A wooden boat has been transformed into a café and restaurant. Here there is so much zeal about service that a waiter comes every five minutes to have a look at my plate and cup of coffee to see if I have finished.

The moment I put down my fork, the question comes: Cheque?! A bit surprised, I could not decide if I was, exactly at that moment, being forced to either order more or get out.

High-rise, lavish, kitsch hotels, designed for Georgia’s nouveaux-riche, are a trademark for Batumi as well. The main boulevard runs alongside the seashore and, in spite of the flash new buildings, there is garbage on the pebbles.

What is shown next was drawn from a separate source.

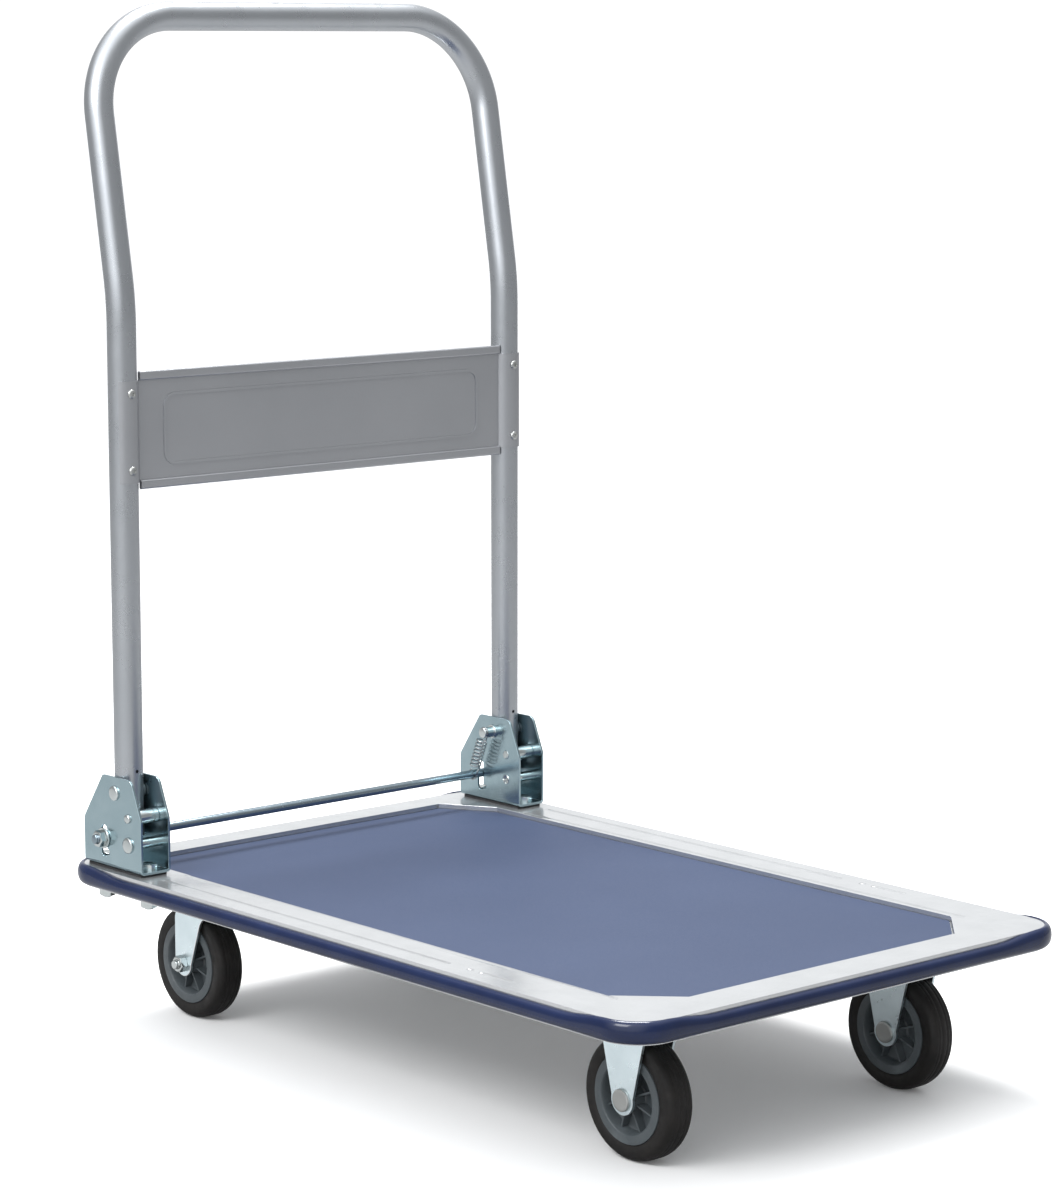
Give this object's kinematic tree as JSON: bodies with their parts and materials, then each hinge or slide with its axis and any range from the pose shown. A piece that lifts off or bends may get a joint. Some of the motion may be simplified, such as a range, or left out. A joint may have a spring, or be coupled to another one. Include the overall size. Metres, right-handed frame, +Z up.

Across the street from western style hotels, next to a row of stones that end in the sea, a rat tries to pull a bag of rubbish into his hole.

Foreign women traveling alone seem to be an exotic treat. People are still surprised that two women, unaccompanied by a man, can order for themselves a bottle of wine in Georgia’s summer party capital.

Here we were also not immune to propositions. Strolling on Batumi’s boulevard, as English speaking women, we were approached by a man, in his late 20s, in dark jeans and a t-shirt, who approached us and said:

“Do you speak English? I have sex super.”

Again we refused the tempting offer.

But in general in Georgia, people are willing to help to an incredible degree. In the bus station in Tbilisi, a stranger found us a taxi without expecting anything in return - and whenever we asked for directions, Georgians would take us to the place we needed to go, to make sure we arrived. This is a country that should be renowned for a helpful and welcoming attitude - with only a few libidinous exceptions on the seaside.


Hotel 3

Shells of hopes for a five-star experience in Anaklia


Yet here the food was great. The service at worst overzealous.

However failed and forced attempts at modernization are visible in the architecture of both Anaklia and Batumi, conditioned on the idea that ostentation equals modernization.

Both are standing illustrations of Georgia’s post-soviet authenticity, but also testimonies to its failed attempt to find a replacement for Abkhazia’s Sukhumi, and the Russian Sochi, which used to be the top summer holiday destinations in the South Caucasus before the Georgian-Russian war - and which now - due to regional politics - Georgians find it hard to see again.